Maybe he was just sick of all the bragging. Or perhaps the stench of Chicago's Union Stockyards — and their surrounding slaughterhouses — got to the shipping agent from Zumbrota, Minn. After all, in the 1880s, the stockyards included nearly 400 acres of cattle, hogs and sheep shipped from across the country to the largest meat-processing operation on the planet.
In all that stinky chaos, the agent from a southern Minnesota livestock shipping association grew fed up with a big braggart from St. Louis who was always boasting about his long reach.
"Shucks, we got boys bigger than you where I come from," the Goodhue County agent finally shot back. The massive Missourian grew incredulous and a bet was hatched.

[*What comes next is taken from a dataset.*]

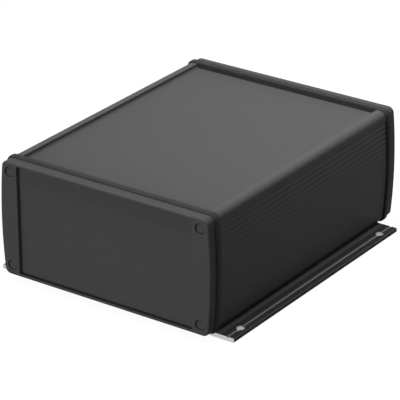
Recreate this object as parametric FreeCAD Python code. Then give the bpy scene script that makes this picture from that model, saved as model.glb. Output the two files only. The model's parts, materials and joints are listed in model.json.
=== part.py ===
import FreeCAD, Part
import math
import os

from FreeCAD import Vector

# Extruded aluminium case with mounting flanges, in millimetres.
# Origin: middle of the footprint, on the surface that the flanges rest on.
# X runs across the case, Y from the front end to the rear end, Z up.

# Case outline, as seen from the front
CASE_WIDTH = 168.5
CASE_HEIGHT = 82.0
SIDE_BOW = 2.2
CORNER_RADIUS = 4.5

# Main profile: recessed decks above and below, between rims along the corners
PROFILE_LENGTH = 200.0
SIDE_WALL = 2.8
DECK_WALL = 2.5
DECK_RECESS = 3.0
RIM_WIDTH = 9.6
RIM_ROUNDING = 0.5
RIM_STRAIGHT = 0.1

# Fine grooves on the upper half of each side
GROOVE_COUNT = 10
GROOVE_PITCH = 3.66
GROOVE_TOP_DROP = 8.1
GROOVE_CUTTER_RADIUS = 4.0
GROOVE_DEPTH_FIRST = 0.34
GROOVE_DEPTH_LAST = 0.04

# End screws, one in each corner, with hexagon sockets and plain shanks
SCREW_INSET_X = 8.2
SCREW_INSET_Z = 7.2
SCREW_HEAD_RADIUS = 3.2
SCREW_HEAD_HEIGHT = 2.4
SCREW_SHANK_RADIUS = 1.75
SCREW_SHANK_LENGTH = 18.0
SCREW_CHANNEL_FIT = 0.05
SCREW_CLEARANCE = 0.35
SOCKET_ACROSS_FLATS = 3.0
SOCKET_DEPTH = 1.3

# Solid metal round the screw channels
CORNER_BLOCK_WALL = 2.0

# Guide slots for circuit boards
SLOT_COUNT = 4
SLOT_WIDTH = 1.9
SLOT_DEPTH = 7.0
GUIDE_THICKNESS = 1.6
SLOT_ROW_MARGIN = 7.0

# Feet and mounting flanges, part of the profile; reaches are measured from the side of the case
FLANGE_REACH = 10.0
FLANGE_THICKNESS = 3.0
FLANGE_GAP = 2.0
FLANGE_TOP_ROUNDING = 0.8
FLANGE_BASE_ROUNDING = 0.5
FOOT_INSET = 5.4
FOOT_WIDTH = 5.1
HOLE_REACH = 5.0
HOLE_END_DISTANCE = 14.75
HOLE_RADIUS = 2.75
V_GROOVE_WIDTH = 1.8
V_GROOVE_DEPTH = 0.9

# End frames with a window, and the flat panels behind them
FRAME_EDGE_CHAMFER = 1.0
WINDOW_BAR = 2.2
WINDOW_SIDE_WALL = 2.2
WINDOW_ROUNDING = 1.0
PANEL_SETBACK = 3.2
PANEL_THICKNESS = 2.5
PANEL_LAP = 0.8
PANEL_CLEARANCE = 0.15

# Gaskets between frame and profile
GASKET_THICKNESS = 4.8
GASKET_PROUD = 1.5
GASKET_EDGE_CHAMFER = 0.9
GASKET_LIP_WIDTH = 3.0
GASKET_LIP_DEPTH = 1.3

# Cover caps over the screw heads
CAP_SETBACK = 0.8
CAP_THICKNESS = 1.2
CAP_CLEARANCE = 0.1
COUNTERBORE_CLEARANCE = 0.45

# Places that follow from the sizes above
CASE_BASE = FLANGE_THICKNESS + FLANGE_GAP
CASE_TOP = CASE_BASE + CASE_HEIGHT
CASE_MIDDLE = CASE_BASE + CASE_HEIGHT / 2
DECK_HALF_WIDTH = CASE_WIDTH / 2 - RIM_WIDTH
DECK_FILLET = DECK_RECESS - RIM_ROUNDING - RIM_STRAIGHT
CAVITY_HALF_HEIGHT = CASE_HEIGHT / 2 - DECK_RECESS - DECK_WALL
FLANGE_HALF_WIDTH = CASE_WIDTH / 2 + FLANGE_REACH
FOOT_OUTER_HALF_WIDTH = CASE_WIDTH / 2 - FOOT_INSET
FOOT_INNER_HALF_WIDTH = FOOT_OUTER_HALF_WIDTH - FOOT_WIDTH
HOLE_HALF_SPACING_X = CASE_WIDTH / 2 + HOLE_REACH
HOLE_HALF_SPACING_Y = PROFILE_LENGTH / 2 - HOLE_END_DISTANCE
SCREW_HALF_SPACING_X = CASE_WIDTH / 2 - SCREW_INSET_X
SCREW_HALF_SPACING_Z = CASE_HEIGHT / 2 - SCREW_INSET_Z
CHANNEL_RADIUS = SCREW_SHANK_RADIUS + SCREW_CHANNEL_FIT
SCREW_HOLE_RADIUS = SCREW_SHANK_RADIUS + SCREW_CLEARANCE
CORNER_BLOCK_MARGIN = CHANNEL_RADIUS + CORNER_BLOCK_WALL
COUNTERBORE_RADIUS = SCREW_HEAD_RADIUS + COUNTERBORE_CLEARANCE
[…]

Other meat dealers wagered heavily that the St. Louis guy — the largest man they'd ever seen — could outreach anyone the Minnesota agent put up. Promising to cover all the bets, the Zumbrota meat dealer sent a telegram to his neighbor David Davidson — a Norwegian émigré who farmed in Roscoe Township, a few miles south of Wanamingo, Minn.
Send Iver on the first train, the telegram said. There's easy money to be made in Chicago. The third of six Davidson children, 18-year-old Iver Davidson stood nearly 7-foot-2 in his stocking feet.
He outreached the St. Louis bigmouth by half a hand. Winning fistfuls of cash proved to be just the start of his good fortune that day. Circus entrepreneur Phineas Taylor (P.T.) Barnum happened to be in Chicago and heard about the wager at the stockyards.
Barnum offered Iver an attractive contract. For the next three years, Iver Davidson — aka the Roscoe Giant — traveled across the country and the world with the Greatest Show On Earth.
The name of the cattle agent who bet on Iver has been lost to history. But the big guy's story lives on thanks to relatives.